The was a Bornapartist that usurped a populist libertarian movement and used it to create a new kind of Tyranny.

If you want to talk about heroes of the Proletariat in Rome, look up the Brother's Grachii

his "tyranny" was labeled as such because it threatened the classs-interests of the propertied
He wiped out (possibly) a quarter of debts, gave land to proles, and mandated that a third of laborers on slave plantations had to be waged laborers
He wasn't an egalitarian, but holy shit was he better than the psychopathic oligarchy in power

Too bad he was a psychopathic oligarch himself.

Oh so he was a dictator who pacified the masses with slight gibs.

That sounds really revolutionary

You understand that the point of the video isn't to lionise him but to highlight how class struggle has an effect on historical events in ways not discussed in the mainstream.

they didn't threaten the interests of the wealthy at all tough.
There's a difference between hurting the interests of the wealthy (forgiving debts hurts wealthy creditors, redistributing land to proles hurts wealthy landowners and slave-owners, canceling rents for proles in tenement housing hurts the renters) for the good of the proles,
and giving away some services through massive deficit spending, funded by loans from the wealthy, who get interest, and paid for by future taxes on proles

Ummm…
You know that one of the points of the Grachi borther's agitation was to enforce the maximum property cieling that had been established in the early republic and land-redistribution reform.
They wanted to preserve the rebulican system by making it impossible to be wealthier than others.

This

The crisis of the late Republican period that eventually leads to the Empire was driven by material forces produced by class conflicts, both among the patricians themselves and between them and the lower orders.

Yeah.

That begins with the Brother's Grachi.
Caesar was ultimately a very unimportant in the grand scheme of the plebian-patrician conflict that resulted in the Empire.
I suppose Caesar is a "sexier" historical figure to talk about, but ultimately he was just riding on a wave that started decades before he was even born. Just like Napoleon, for example.

I guess it depends on what scale you're judging his relevance. I agree that he was just part of larger social forces that had been working within Rome for decades (or centuries, really). After all, he wasn't the first political strong man to seize the state, especially in that period of unrest. Where his importance lies I believe are his political innovations that Octavian would eventually build on and solidify into the Imperial system. But come to think of it, "innovations" might not be the correct word since he generally didn't make anything new, but the consolidation of so many political powers permanently into a single individual and the precedent it sets is a qualitative shift in European politics that would echo across the continent for the next two thousand years.

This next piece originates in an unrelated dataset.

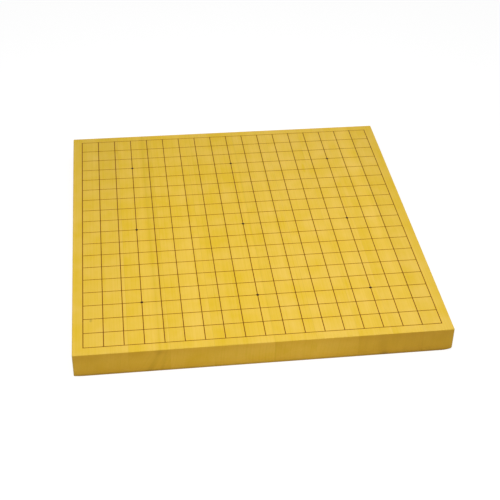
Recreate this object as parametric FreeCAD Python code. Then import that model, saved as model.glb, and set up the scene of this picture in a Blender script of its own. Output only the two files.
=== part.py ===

Maybe "pivotal" is a better word for the role of Julius Caesar rather than "innovative" or "important."

Yeah, exactly.
The only "innovations" he and Octavian made were that of strengthening the centralized state, by taking away power from the Senate but MUCH more importantly, the direct-democratic popular assemblies that used to have vote-rights over the senate prior to that.

Every single populist element they otherwise stood for was lifted directly from Gauis Marius or the Gracchi brothers.
Therefore, Caesar and Augustus must not not be seen as populist revolutionaries, but rather representing a proto-fascist crack-down on popular power and libertarian communalism.

*veto-rights

Fucking pig disgusting caesars march 15th best day of my life 103,345,726,582 dead patricians kill em all

Parenti is a retard.

Caesar was a patrician who moved into power by a section of the knightly class (comparable to modern capitalists) that lacked direct participation in the senate and circus honorum, and by the mass of roman lumpen proletarians. He was the original bonapartist.

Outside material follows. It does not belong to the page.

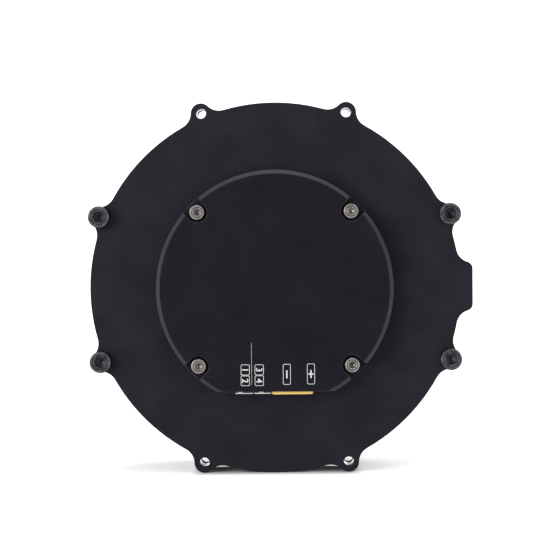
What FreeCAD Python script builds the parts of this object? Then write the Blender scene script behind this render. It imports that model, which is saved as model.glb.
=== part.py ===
import FreeCAD, Part
import math
import os

import Sketcher
from FreeCAD import Placement, Rotation, Vector

# A geared robot joint actuator: an outrunner motor, a one-stage planetary gear inside its
# stator, the output flange in front, and the drive electronics under a round cap at the rear.
# Heights are measured from the output face towards the rear, along each sub-part's own Z.

os.makedirs("parts", exist_ok=True)
doc = FreeCAD.newDocument("joint_actuator")

SIZES = {
    # stack of the parts along the axis
    "output_stand": 2.5,
    "retainer_thickness": 1.5,
    "output_bearing_width": 6.0,
    "carrier_overrun": 0.5,
    "side_gap": 0.4,
    "gear_width": 8.0,
    "plate_thickness": 2.2,
    "rotor_gap": 0.4,
    "disc_thickness": 1.3,
    "collar_height": 0.3,
    "rotor_bearing_width": 5.0,
    "web_thickness": 1.8,
    "recess_depth": 3.2,
    "rear_length": 12.6,
    # round housing
    "housing_radius": 48.0,
    "housing_wall": 2.7,
    "front_wall": 4.0,
    "front_boss_wall": 5.0,
    "front_boss_length": 6.0,
    "tube_wall": 2.5,
    "tube_end_gap": 1.2,
    "spigot_step": 1.4,
    "spigot_length": 1.2,
    "spigot_clearance": 0.05,
    "flange_thickness": 2.5,
    "recess_wall": 2.0,
    "web_lip": 1.8,
    "seat_wall": 2.5,
    "seat_relief": 0.3,
    # lugs round the rear housing and the screws through them
    "lug_count": 8,
    "first_lug": 22.5,
    "lug_offset": 1.1,
    "lug_radius": 2.61,
    "lug_fillet": 4.2,
    "lug_bore": 1.35,
    "ear_floor": 0.6,
    "relief_radius": 1.9,
    "screw_radius": 1.5,
    "screw_length": 20.0,
    "screw_head_radius": 2.8,
    "screw_head_height": 3.0,
    "screw_clearance": 0.1,
    "screw_end_gap": 0.3,
    "thread_clearance": 0.02,
    "screw_hex": 2.5,
    # wire channel in the tab at the side
    "tab_rise": 3.2,
    "tab_side": 0.6,
    "tab_corner": 1.8,
    "tab_fillet": 4.0,
    "tab_wall": 1.8,
    "tab_front_gap": 2.5,
    "channel_half": 4.0,
    "slot_width": 4.0,
    "slot_inset": 0.5,
    "lead_radius": 0.7,
    "lead_spacing": 2.4,
    "lead_bend": 2.0,
    "lead_gap": 0.4,
    # bolt circles a user fastens to
    "front_bolt_count": 8,
    "front_bolt_inset": 8.0,
    "front_bolt_bore": 1.25,
    "front_bolt_depth": 3.2,
    "output_bolt_count": 6,
    "output_bolt_inset": 9.0,
    "dowel_inset": 14.0,
    "output_bolt_bore": 1.65,
    "output_bolt_depth": 6.0,
    "dowel_radius": 1.5,
    "dowel_depth": 4.0,
    "pilot_radius": 5.0,
    "pilot_depth": 2.0,
    # output carrier and its bearing
    "output_flange_gap": 0.3,
    "output_flange_clearance": 0.4,
    "carrier_shoulder": 1.6,
    "output_bearing_section": 5.0,
    "bearing_shoulder": 1.0,
    "race_thickness": 2.0,
    "ball_radius": 0.9,
    "ball_clearance": 0.02,
    "retainer_lap": 1.1,
    "retainer_land": 8.0,
    "retainer_clearance": 0.05,
    "retainer_screw_count": 6,
    "retainer_screw_offset": 3.0,
    "small_screw_radius": 1.0,
    "retainer_screw_length": 5.0,
    "retainer_head_radius": 1.9,
    "retainer_head_height": 1.0,
    "retainer_hex": 1.3,
    "post_radius": 3.0,
    "post_inset": 0.2,
    "plate_inset": 0.5,
    "plate_bore": 4.6,
    "plate_screw_radius": 1.25,
    "plate_screw_length": 8.0,
    "plate_head_radius": 2.1,
    "plate_head_height": 1.2,
    "plate_head_clearance": 0.1,
    # planetary gear
    "gear_module": 0.5,
    "ring_rim": 2.425,
    "pressure_angle": 25.0,
    "addendum": 0.9,
    "dedendum": 1.15,
    "backlash": 0.04,
    "sun_teeth": 12,
    "planet_teeth": 36,
    "planet_count": 3,
    "ring_overlap": 0.2,
    "pin_radius": 2.0,
    "pin_seat_depth": 4.0,
    "bush_radius": 3.0,
    "running_clearance": 0.05,
    # sun shaft and encoder rod
    "shaft_radius": 4.0,
    "shaft_bore": 1.4,
    "shaft_overhang": 0.5,
    "journal_radius": 2.5,
    "journal_lead": 0.2,
    "sun_bearing_section": 1.5,
    "sun_bearing_width": 2.5,
    "sun_race": 0.5,
    "rod_radius": 1.0,
    "rod_seat": 3.0,
    "output_magnet_radius": 2.2,
    "output_magnet_height": 0.8,
    "motor_magnet_radius": 5.0,
    "motor_magnet_height": 1.0,
    "encoder_gap": 0.3,
    "encoder_chip_side": 3.0,
    "encoder_chip_height": 0.7,
    "motor_chip_offset": 4.4,
    # motor
    "rotor_bearing_radius": 8.0,
    "rotor_race": 1.2,
    "rotor_clearance": 0.5,
    "flux_ring_wall": 1.8,
    "magnet_height": 2.0,
    "magnet_spacing": 0.73,
    "magnet_length": 10.0,
    "magnet_lip": 1.0,
    "magnet_count": 42,
    "window_circle": 25.0,
    "window_radius": 9.0,
    "window_count": 6,
    "air_gap": 0.5,
    "stack_length": 8.0,
    "yoke_thickness": 3.0,
    "tooth_count": 36,
    "tooth_width": 2.2,
    "tooth_tip_height": 1.2,
    "slot_opening": 1.87,
    "coil_thickness": 1.1,
    "coil_overhang": 1.9,
    "coil_root_gap": 0.7,
    "coil_tip_gap": 0.4,
    "coil_liner": 0.1,
    "winding_gap": 0.7,
    # rear cap over the electronics
    "cap_radius": 30.5,
    "cap_wall": 1.2,
    "cap_chamfer": 1.0,
    "cap_flat_inset": 4.1,
    "cap_lip": 1.5,
    "cap_screw_inset": 2.6,
    "cap_pocket_radius": 2.65,
    "cap_notch_corner": 0.9,
    "cap_pillar_inset": 0.5,
    "cap_screw_head_radius": 1.95,
    "cap_screw_head_height": 2.0,
    "cap_screw_length": 8.0,
    "cap_screw_hex": 1.5,
    "board_clearance": 0.3,
    "board_thickness": 1.5,
    "board_post_radius": 2.6,
    "window_clearance": 0.2,
    # connectors at the flat of the cap
    "power_spacing": 0.19,
    "power_width": 10.6,
    "power_height": 5.2,
    "power_depth": 11.3,
    "power_proud": 0.9,
    "power_shell": 0.8,
    "power_socket_depth": 7.0,
    "power_pin_radius": 1.0,
    "power_pin_pitch": 5.0,
    "signal_width": 4.5,
    "signal_height": 4.2,
    "signal_depth": 7.8,
    "signal_proud": 0.65,
    "signal_shell": 0.6,
    "signal_socket_depth": 5.5,
    "signal_pin_side": 0.5,
    "signal_pin_pitch": 1.25,
    "inner_signal": -3.4,
    "signal_spacing": 0.3,
    "pin_end_gap": 0.8,
    # components on the board
    "transistor_length": 6.0,
    "transistor_width": 5.0,
    "transistor_height": 1.0,
    "transistor_row": 6.5,
    "transistor_pitch": 7.0,
    "transistor_line": 14.0,
    "capacitor_radius": 2.0,
    "capacitor_room": 0.4,
    "capacitor_circle": 20.0,
    "chip_side": 7.0,
    "chip_height": 0.9,
}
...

The Gracchi and Catiline were the only decent romans.


marxist.com/class-struggles-roman-republic-fourteen.htm

That would be Spartacus.

bamp

Well that's another look at it.
I'd imagine some of Caesars policies also hurt the financiers, namely forgiveness of some debts and cessation of rents

he was just a socdem

Oh sure, but even bourgeois governments will do things that will hurt porky's immediate interests in favour of long term trajectories and stability because the state is looking out for the system, rather than individual aims. Also because classes aren't a hive mind, so while some financiers would lose out from limited debt forgiveness, others may support it because they have no immediate relation to it and can see the long term benefits.